Don’t jump to conclusions; this isn’t a sports column accidentally placed on the opinions page. This concerns the beautiful art tied to sports: graphic design.
Dramatic changes to a sports team’s identity are unfortunately met with fans’ immediate desire to buy merchandise sporting the new logo, forgetting about forming an opinion about the horrid art in front of their faces.
Specifically, I’m referring to the most recent Major League Soccer team identity change: the Kansas City Wizards’ transition to Sporting Kansas City.
You heard that correctly. The Kansas City Wizards will henceforth be known as Sporting Kansas City.
Most reactions – including my initial reaction – contended that this change was another lame attempt by an MLS team to Europeanize their name. It was a lame attempt, indeed.
See, I don’t take issue with European-sounding names in an American League. The MLS may be better off forming their own identity as opposed to trying to sound more European, but that’s not stopping anytime soon, so we might as well get used to it.

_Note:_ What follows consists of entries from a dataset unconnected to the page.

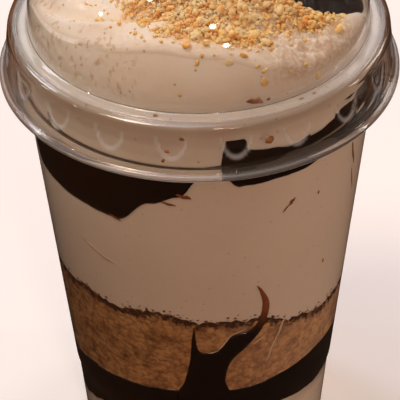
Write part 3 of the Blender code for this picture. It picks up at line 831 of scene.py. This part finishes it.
def flare_lumps(angle, height):
    """Unevenness of the cream behind the skirt, which starts above the tumbler's rim."""
    return 0.25 * eased(height, CUP_HEIGHT, 106.0) * ripple(*at_angle(36, angle), height, 5.0, 6)


def face_pits(angle, rise):
    """Depth of burst bubbles in the cream pressed against the dome, thick on the left."""
    around = 33 * math.radians(angle)
    amount = 0.65 * eased(angle, -104, -128) * eased(rise, 0.0, 1.5)
    small = noise.noise(Vector((around / 1.1, rise / 1.9, 3.0)))
    large = noise.noise(Vector((around / 2.4, rise / 4.2, 8.0)))
    return amount * (0.8 * max(0.0, small - 0.18) + 0.9 * max(0.0, large - 0.22))


def pitted(angle, radius, height):
    """Where the cream pressed to the lid is full of burst bubbles: at the left of the dome."""
    on_dome = eased(height, DECK_LEVEL + 0.5, DECK_LEVEL + 2.5) * eased(radius, 29.0, 30.5)
    return on_dome * max(0.06, eased(angle, -98, -125) * eased(angle, -176, -165))


def dusted(angle, radius, height):
    """Where the finest golden crumbs cover the cream: under and round the heaps."""
    x, y = at_angle(radius, angle)
    near = max(thick * math.exp(-oval_reach(x, y, middle, radii) ** 2 / 1.2)
               for middle, radii, thick in HEAPS)
    return near * eased(height, DECK_LEVEL + 3, DECK_LEVEL + 6) * eased(hollow_reach(x, y), 0.95, 1.1)


def curdled(angle, radius, height):
    """Where the cream is torn and curdled: on the right of its top."""
    away = math.dist(at_angle(radius, angle), TORN_CENTRE)
    return eased(away, TORN_REACH, 0.5 * TORN_REACH) * eased(height, DECK_LEVEL + 2.5, DECK_LEVEL + 4.5)


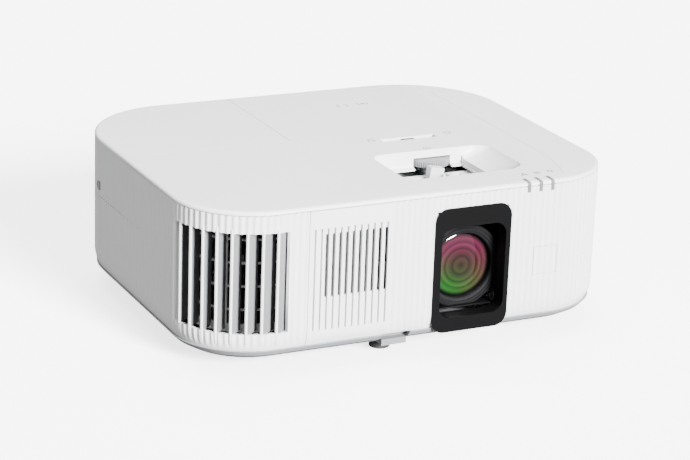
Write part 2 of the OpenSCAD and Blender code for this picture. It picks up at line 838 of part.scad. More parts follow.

Therefore, I have no gripes about D.C. United, Real Salt Lake or the like. D.C. United sounds fine. It’s strong, and it’s even kind of catchy – looks snappy on a t-shirt. What does Sporting Kansas City have to its credit? Nothing.
The name doesn’t fall flat because of its European-ness; it falls flat because it’s stupid. From a branding or graphic design standpoint, it sounds godawful. I used to be deeply involved in graphic design, and I can honestly say that if someone approached me about doing a logo based on that name, I would cringe.
After you think about the name for a while and let it sink in, as I did, you can get used to the idea and accept that it’s not going to change. You think that maybe the logo will be something classy, something simple, something that utilizes the brevity of “Sporting” and the convenient yet often-used “KC” abbreviation. That’s really the only design route to take with this name, right? Wrong.
I did more than cringe when I saw Sporting Kansas City’s new crest. I wanted to puke. When you first see an awful logo, your eyes take the letters and shapes and sort of shuffle them around, making them come in and out of focus and trying, in vain, to reshape and reorganize the mess in a pleasing manner.
That’s no exaggeration. It’s exactly what my eyes did to the new crest.
The crest’s foundational shape is a blue shield outlined in a thick grey. No problem with that.
The inside features a dull set of rectangular, powder blue stripes streaking upward in a rainbow motion – perhaps a nod to the earlier Wiz logo, but I doubt it considering how thoughtless this logo is. The stripes also abruptly curve backward at an awkward place, creating an unappealing negative space inside the blue of the shield.
Immediately, the striping pattern and shield make you think of the MLS Eastern Conference logo. Our only hope is that the league makes Sporting Kansas City change it due to plagiarism.
The biggest problem with the logo is not the dullness and lack of any heart or soul – lack of a heart and soul is likely the designer’s biggest problem – the issue is the organization of the lettering.
In an athletic-looking font, “Kansas City” curves over the top of the shield over the grey, with “Sporting” curving below it inside the blue in the same font. Filling the right side of the shield is an “SC” logo with snake-like letters – a strikingly different font from “Kansas City” and “Sporting.” I’ve already heard it said that the “SC” resembles two snakes having intimate relations inside the shield.
To summarize, the logo basically reads, “Kansas City Sporting Sporting Club,” from top to bottom – which is, in case the designer didn’t know, the direction that human beings read in.
The stripes, the lettering and the misplaced and mis-designed “SC” absolutely destroy the artistic merit of the crest. It’s not simple, not subtle but cluttered and unappealing.
Something I notice is that very few actually pay attention to the quality or lack of quality in sports branding. It’s taken for granted. It’s the result of not paying attention and studying what makes decent art. I understand art is subjective, but in the case of Sporting Kansas City, it’s too clear not to see that the club dropped the ball on this rebranding.
Ignorance toward sports teams being too stubborn or lazy to seek out the absolute best identity for their team simply fosters these kinds of troubled and ugly rebrands. The new stadium will be littered with this crest, as well as the entire city, considering soccer’s growing popularity in not only Kansas City, but across the country.
I am and always will be a Sporting Kansas City fan – a name change is not enough to rip me from the pride I have for Kansas City sports teams. I simply do not feel that we, as fans, should have to be subjected to something we were not even asked to weigh in on in the first place.
The name is an embarrassment, and the crest is a travesty. Hopefully, Sporting Kansas City does something about it in the near future, but that is doubtful.